Why is it so difficult to find people who care about you in this life?

I know everyone has their own life to live but it's not healthy to have no friends or a very limited social life.

Whenever I've tried to get close to people and build a friendship they always end up pulling away from me and cutting me out their life, which confirms my belief that I'm just not wanted anywhere.

People always say 'start a hobby' or 'join a club and you'll make friends' yet whenever I do, no one wants to develop a close friendship with me. Pretty much everyone I try to form a friendship with always takes forever to reply and when they do it's like they're just not interested because they're 'busy' yet readily available to everyone else.

The only time people seem keen to talk is when they want something from me, whether it be resources of some kind or help with something and when I assert my boundaries and say I'd like more from the one-sided dynamic they make excuses and say it's because they've got a lot going on, even though I know they're still spending time with others.

At this point, the antidepressants seem the only thing keeping me sane (that, and my artwork). I do have hobbies and I can function alone, I just want people in my life who care about me.

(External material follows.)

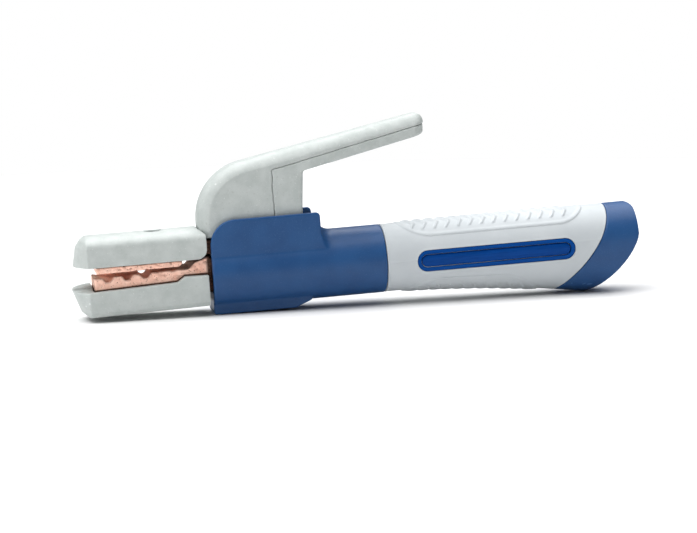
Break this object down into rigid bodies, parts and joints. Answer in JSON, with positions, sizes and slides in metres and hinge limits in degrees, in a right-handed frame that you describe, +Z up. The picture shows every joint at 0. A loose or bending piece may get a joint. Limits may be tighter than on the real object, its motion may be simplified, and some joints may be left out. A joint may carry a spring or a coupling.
{
  "type": "electrode holder",
  "caption": "Stick-welding electrode holder: a sprung lever lifts an insulated copper jaw off a fixed one; blue housing, soft grey grip and a cable socket behind the rear cap.",
  "frame": {"origin": "under the middle of the holder, level with the lowest point of the rear cap", "axes": "+X from the jaws along the handle to the cable end, +Y across to the left side, +Z up towards the lever"},
  "size_m": [0.258, 0.0326, 0.0886],
  "materials": {
    "copper": "rough cast copper, sanded gripping faces",
    "brass": "plain turned brass",
    "steel": "zinc-plated steel",
    "blue_plastic": "fine-textured dark blue moulding",
    "grey_plastic": "matt grey glass-filled moulding",
    "grip_rubber": "soft light-grey elastomer",
    "badge_blue": "glossy deep blue label",
    "dark_plastic": "black insulating plastic"
  },
  "bodies": {
    "holder": {"lower_jaw": "copper", "lower_jaw_insulator": "grey_plastic", "lower_insulator_screw": "steel", "front_housing": "blue_plastic", "housing_screw": "steel", "handle_tube": "blue_plastic", "handle_lock_screw": "steel", "grip_sleeve": "grip_rubber", "rear_cap": "blue_plastic", "badge_frame_left": "blue_plastic", "badge_frame_right": "blue_plastic", "badge_plate_left": "badge_blue", "badge_plate_right": "badge_blue", "cable_socket": "brass", "cable_screw_1": "steel", "cable_screw_2": "steel", "cable_pressure_plate": "copper", "pivot_pin": "steel", "pivot_clip_left": "steel", "pivot_clip_right": "steel", "spring": "steel", "spring_seat_lower": "dark_plastic"},
    "lever": {"lever_core": "copper", "upper_jaw": "copper", "upper_jaw_insulator": "grey_plastic", "upper_insulator_screw": "steel", "lever_shell": "grey_plastic", "lever_under_cover": "grey_plastic", "lever_cover_screw_1": "steel", "lever_cover_screw_2": "steel", "pivot_bush": "dark_plastic", "spring_seat_upper": "dark_plastic"}
  },
  "joints": [
    {"name": "lever_pivot", "type": "hinge", "parent": "holder", "child": "lever", "pos_m": [-0.0485, 0, 0.0336], "axis": [0, 1, 0], "range_deg": [0, 16], "stiffness_Nm_per_rad": 3, "springref_deg": -38.22, "deforming": ["spring"]}
  ]
}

Do you have any advice on how to make these meaningful connections or how to find people who care about you?

Reply 1

i understand what you are going . Throughout my life i had friends who i thought were actual friends but were actually fake . and when i did make actual friends , they gave up on our friendship. i am not angry with them because they were the best friends that ever existed in my life and i will miss them . but unfortunately it is part of life as people go on different paths and sometimes that means letting go of friendships and putting less effort and energy for those friendships. i can promise you that you will find friends who like you for you , just like i did in the past . and so my advice is for you to find people with similar interests and start having small conversations and have patience as this will help your friendship grow
good luck

Reply 2

Are you at sixth form, college, university?

I befriended a few people back to my college days, sat next to them, found commanalities, formed friendships from there.

I understand, it is not simple as joining clubs, societies, meet ups, facebook groups, activities etc.

Have you tried to join something based on art?

Reply 3

Original post
by Analyst89
Are you at sixth form, college, university?
I befriended a few people back to my college days, sat next to them, found commanalities, formed friendships from there.
I understand, it is not simple as joining clubs, societies, meet ups, facebook groups, activities etc.
Have you tried to join something based on art?

I've just started at university though I'm technically a mature student given I'm not 18. There is an art/painting society which I could join. It might be a good idea. At the very least, it's a start I guess.